I suppose that Austen’s explanation is in sync with the detached, rational person Lizzy is supposed to be, but even as a naïve pre-teen I thought this was a bit much. As I got older I wondered if Lizzy professed to believe in love because it was nicer than looking for a wealthy husband, when marriage to someone with ‘enough’ money was the only respectable gig in town? Her changes of heart are so convenient! (Maybe because they are changes of mind.)

Austen does like protagonists who are ‘sensible’ and respectable, who value reason over emotion. (The setup in Sense and Sensibility is the story of two sisters, rational Eleanor, who holds the family together through every crisis, and emotional Marianne, drama queen and fool.) The problem with Austen’s predilection for reason is that when it comes to emotion she can drop the ball.
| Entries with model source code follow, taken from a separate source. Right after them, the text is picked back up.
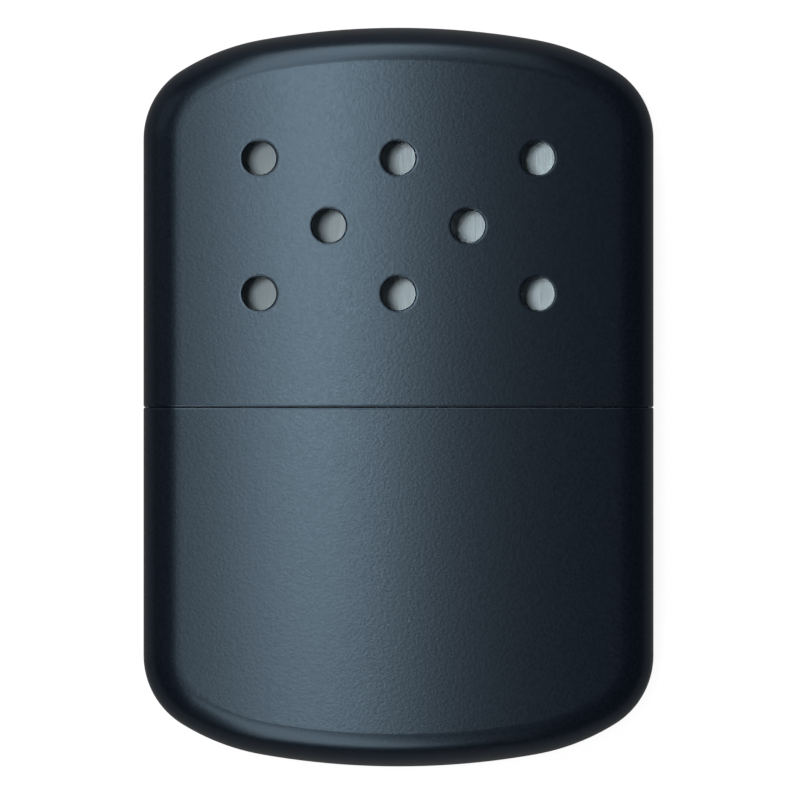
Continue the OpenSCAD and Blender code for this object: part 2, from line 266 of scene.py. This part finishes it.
NOISE_LOW, NOISE_HIGH = 0.3, 0.7     # nearly all of a noise's values lie between these


def start_finish(name, color, metallic, roughness):
    """Starts a material and hands it back with its node tree and shader."""
    finish = bpy.data.materials.new(name)
    finish.use_nodes = True
    shader = finish.node_tree.nodes["Principled BSDF"]
    shader.inputs["Base Color"].default_value = (*color, 1)
    shader.inputs["Metallic"].default_value = metallic
    shader.inputs["Roughness"].default_value = roughness
    return finish, finish.node_tree, shader


def add_grain(tree, size, detail=2):
    """Noise on the piece's own coordinates, with its grain size along X, Y and Z."""
    place = tree.nodes.new("ShaderNodeTexCoord")
    spacing = tree.nodes.new("ShaderNodeMapping")
    spacing.inputs["Scale"].default_value = [1/length for length in size]
    noise = tree.nodes.new("ShaderNodeTexNoise")
    noise.inputs["Scale"].default_value = 1
    noise.inputs["Detail"].default_value = detail
    tree.links.new(place.outputs["Object"], spacing.inputs["Vector"])
    tree.links.new(spacing.outputs["Vector"], noise.inputs["Vector"])
    return noise.outputs["Fac"]


def spread_grain(tree, grain, socket, low, high):
    """Lets a shader's value run from low to high with a grain."""
    spread = tree.nodes.new("ShaderNodeMapRange")
    spread.inputs["From Min"].default_value = NOISE_LOW
    spread.inputs["From Max"].default_value = NOISE_HIGH
    spread.inputs["To Min"].default_value = low
    spread.inputs["To Max"].default_value = high
    tree.links.new(grain, spread.inputs["Value"])
    tree.links.new(spread.outputs["Result"], socket)


def tint_grain(tree, grain, shader, *colors):
    """Lets the base colour run through the colours with a grain."""
    ramp = tree.nodes.new("ShaderNodeValToRGB")
    stops = ramp.color_ramp.elements
    for _ in colors[2:]:
        stops.new(0.5)
    for k, color in enumerate(colors):
        stops[k].position = NOISE_LOW + (NOISE_HIGH - NOISE_LOW)*k/(len(colors) - 1)
        stops[k].color = (*color, 1)
    tree.links.new(grain, ramp.inputs["Fac"])
    tree.links.new(ramp.outputs["Color"], shader.inputs["Base Color"])


def raise_grain(tree, grain, shader, depth):
    """Lets a grain stand proud of the surface by its depth."""
    bump = tree.nodes.new("ShaderNodeBump")
    bump.inputs["Strength"].default_value = 1
    bump.inputs["Distance"].default_value = depth
    tree.links.new(grain, bump.inputs["Height"])
    tree.links.new(bump.outputs["Normal"], shader.inputs["Normal"])


coat, tree, shader = start_finish("black powder coat", (0.003, 0.0045, 0.009), 0, 0.29)
shader.inputs["IOR"].default_value = 1.5
shader.inputs["Specular Tint"].default_value = (0.57, 0.81, 1, 1)
powder = add_grain(tree, (0.45*MM, 0.45*MM, 0.45*MM), detail=3)
raise_grain(tree, powder, shader, 0.011*MM)
spread_grain(tree, add_grain(tree, (0.6*MM, 0.6*MM, 0.6*MM)), shader.inputs["Roughness"], 0.28, 0.3)
tint_grain(tree, powder, shader, (0.0018, 0.0028, 0.0065), (0.0046, 0.0066, 0.012))

drawn_steel, tree, shader = start_finish("bare drawn steel", (0.46, 0.55, 0.59), 1, 0.5)
draw_marks = add_grain(tree, (0.22*MM, 5*MM, 5*MM), detail=3)
raise_grain(tree, draw_marks, shader, 0.006*MM)
spread_grain(tree, draw_marks, shader.inputs["Roughness"], 0.45, 0.55)
tint_grain(tree, draw_marks, shader, (0.38, 0.47, 0.51), (0.54, 0.63, 0.67))

for name, node, body, height, vents in (
        ("lid_drawn", "lid_shell", "lid", LID_HIGH.y - SEAM_Y, vent_places),
        ("case_drawn", "case_shell", "case", SEAM_Y - CASE_LOW.y, [])):
    shell = draw_shell(name, height, SEAM_HALF, vents, half_turn=body == "case")
    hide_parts(node)
    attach(shell, body)

# ---- Seam collar, tank deck and fill neck ----
# Brass pressings, nickel plated to a satin. The collar stands in the case and the lid slides over it.
# The deck closes the tank inside the collar, and the neck's foot is soldered under the deck.

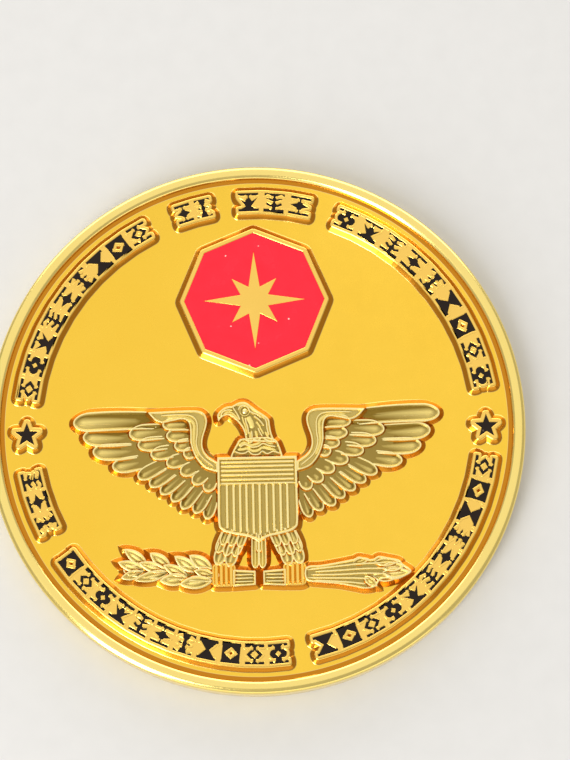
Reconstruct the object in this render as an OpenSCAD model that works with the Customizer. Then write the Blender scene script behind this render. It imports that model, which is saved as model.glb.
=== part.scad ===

At the denouement of Pride and Prejudice we have to take her word for it that Darcy declares himself ‘as warmly as a man in love’ can, and that Lizzy responds in kind, because the book doesn’t give us a word of it. Instead we get Lizzy asking Darcy how he ever managed to fall in love with her, and supposing it was because she was rude to him instead of being a sycophant; she goes on to joke that he knew no actual good of her, but “who thinks of that when they fall in love.” (This after an entire book about Lizzy falling in love with Darcy because she discovers that he is a good man, because his housekeeper and tenants can vouch for him.) The problem with the book, and with Lizzy as a super-rational heroine, is that she can’t really be a romantic heroine as well. Her ‘romantic’ desire for Darcy seems to run behind her reason, like a carriage pulled by a perfectly trained horse – an awkward metaphor for an awkward idea, for surely desire should be the horse, and reason the carriage, instead of the other way around?